Если мы пробудимся к этой реальности, то сможем активно управлять тем, что будет дальше, а не просто пассивно соглашаться с ложными заключениями о том, что считаем неизбежным. Это похоже на бардо становления. Пробудившись на этом этапе, мы сможем решить, каким будет наш следующий день или перерождение следующей жизни. На вокзале в Варанаси я принял свою привязанность к ролям и прошлым идентичностям. Я не мог их отпустить. Но я не сдался и, даже сидя на каменном полу, работал над этим. Я не думал, что моя жизнь йогина станет жесткой и однообразной, но знал, что при отсутствии бдительности все может случиться.
В тот день я не обедал и не возвращался в гостиницу до вечера. Во второй половине дня прежде синее небо стало мрачным и унылым, поднялся ветер. Я наслаждался прохладой, которую он нес, а потом на землю упали капли дождя, тяжелые, как град. Сначала дерево, под которым я сидел, укрывало меня, его крона почти не пропускала воду, но вскоре листья уже перестали выдерживать вес капель и дождь пролился на меня, как из ведра. Я схватил свою накидку и побежал к общественному туалету. Там никого не было, и я стоял неподвижно, продолжая медитировать.
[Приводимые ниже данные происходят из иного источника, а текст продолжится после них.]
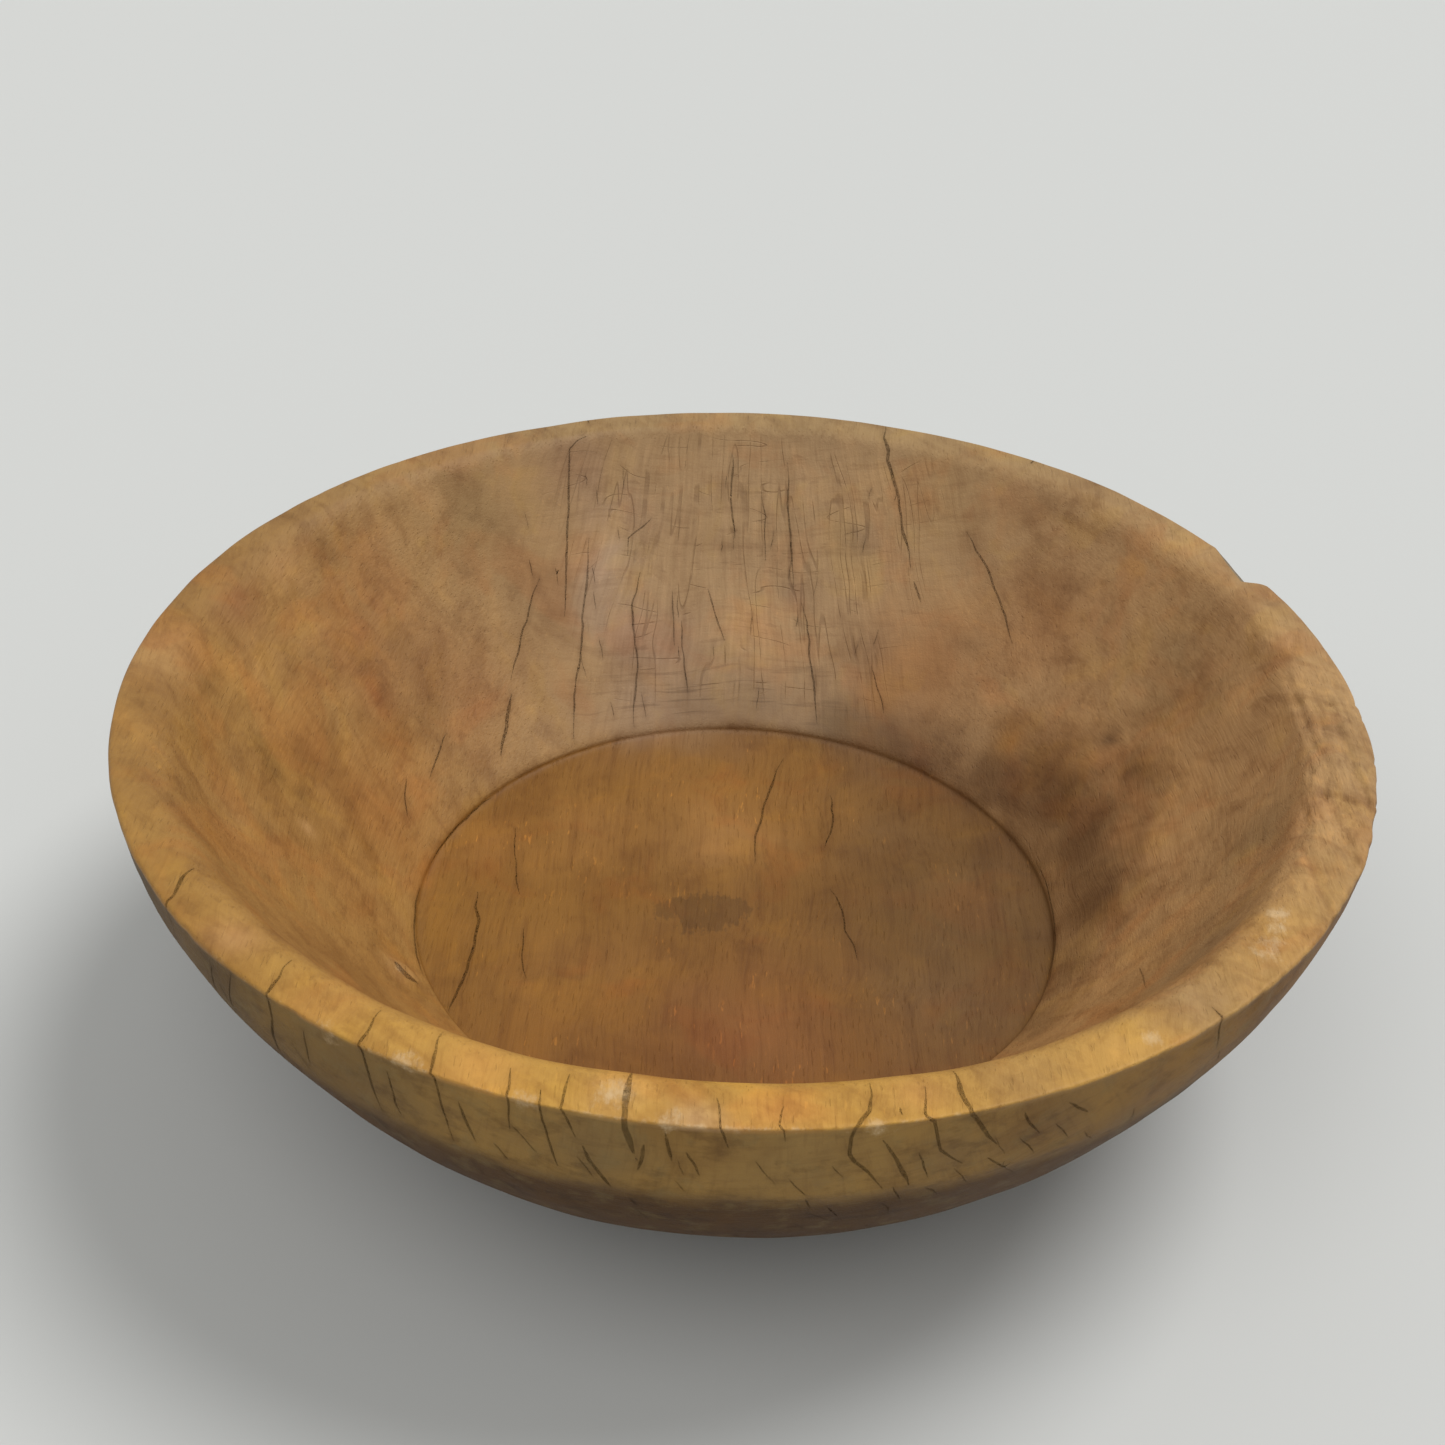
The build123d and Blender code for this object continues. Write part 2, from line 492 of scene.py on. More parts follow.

Я намеревался пребывать в открытом осознавании – осознавать все, что происходит, и покоиться в этом. Я осознавал звук сильного дождя, звук ветра, ощущение сырости, неприятный запах и то, что я стою. Я не хватался за ощущения. Не отталкивал их. Не терялся в них.
В поезде в Варанаси туалеты по-настоящему воняли, и я хотел оказаться подальше от них: зажать нос или купить билет в первый класс. Сейчас я мог распознавать: мне не нравится этот запах. Это нормально. Нет проблем. Он и не должен мне нравиться. Я просто должен принять его. Этот запах – еще одно облако. «Не приглашай его на чай», то есть – не следует раздувать вокруг него историю. Например, не надо жаловаться на людей в поезде. Но и не надо отгонять это облако от себя: это только усилит беспокойство ума и заблокирует способность к осознаванию.
Когда дождь прекратился, я вышел из туалета и, покинув парк, пошел в гостиницу. По дороге туда я дал обет, что в ближайшие дни просто буду принимать дождь. Я больше не буду искать убежища в туалете.